-
Notifications
You must be signed in to change notification settings - Fork 7
Home
Here go some lines about encapsulating DaCHS in Docker container(s).
Dachs is composed by two living blocks: (1) the data access interface consulting (2) a Postgres database. Not all data is stored in the sql-db, but instead reside in files within Dachs directories tree. Typically, those files -- which we can say connect both running blocks -- are placed inside Dachs's GAVO_ROOT/inputs
.
A very relevant point is to have a way to persist data and keep datasets separated.
The files structure of Dachs goes like:
/var/gavo ├── cache ├── etc │ ├── defaultmeta.txt │ ├── userconfig.rd │ └── ... ├── inputs │ ├── DATASET_1 │ │ ├── data │ │ └── q.rd │ └── DATASET_2 │ ├── data │ └── q.rd ├── logs ├── state ├── tmp └── web └── templates └── root.html
, where DATASET_1
and DATASET_2
are hypothetical datasets with files q.rd
named to describe the resources. Without loosing generality lots of files have been omitted in this (example files) tree and some other have been exposed, the reason is to call attention for those files carrying information of interest for persistence.
For instance, it would be nice to have DATASET_1
and DATASET_2
as "plugable" container/volumes. Also, site-dependent files like the ones in etc
and web
should compose the "main" container, but be editable.

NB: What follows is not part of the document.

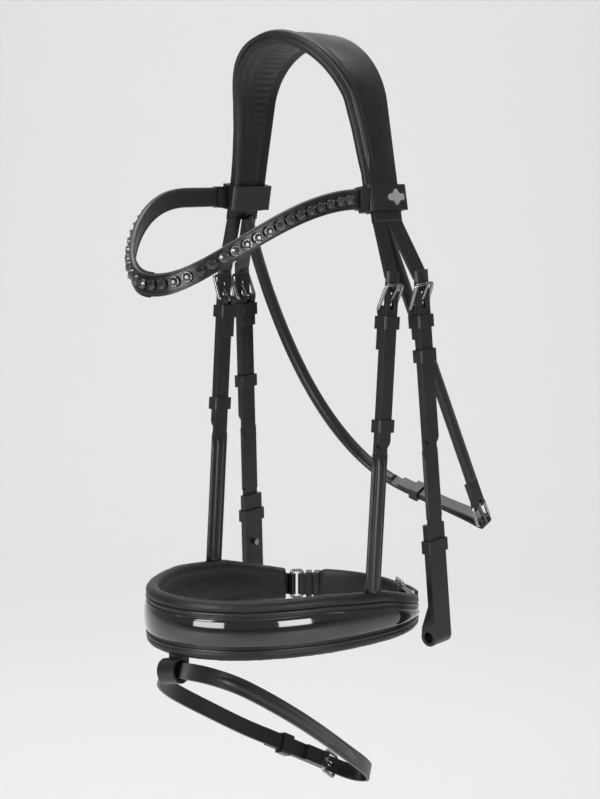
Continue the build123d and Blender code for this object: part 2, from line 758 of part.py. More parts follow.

The (main) container encapsulates the server itself, files and directories to run the software.
To be able to have the settings independent from software installation -- for maintenance purposes, for example -- we would like to have files in /var/gavo/etc
(remember file /etc/gavo.rc
) and alike directories to be part of another docker volume.
Whenever a dataset is added to dachs-docker, an gavo import
command should be run. For example, mounting DATASET_1
volume to /var/gavo/inputs/DATASET_1
, should trigger the command:
$ gavo import /var/gavo/inputs/DATASET_1/q.rd
Before getting into the docker node, is worth it to highlight the steps and states of the system we need to have a dataset ingested-and-available through dachs.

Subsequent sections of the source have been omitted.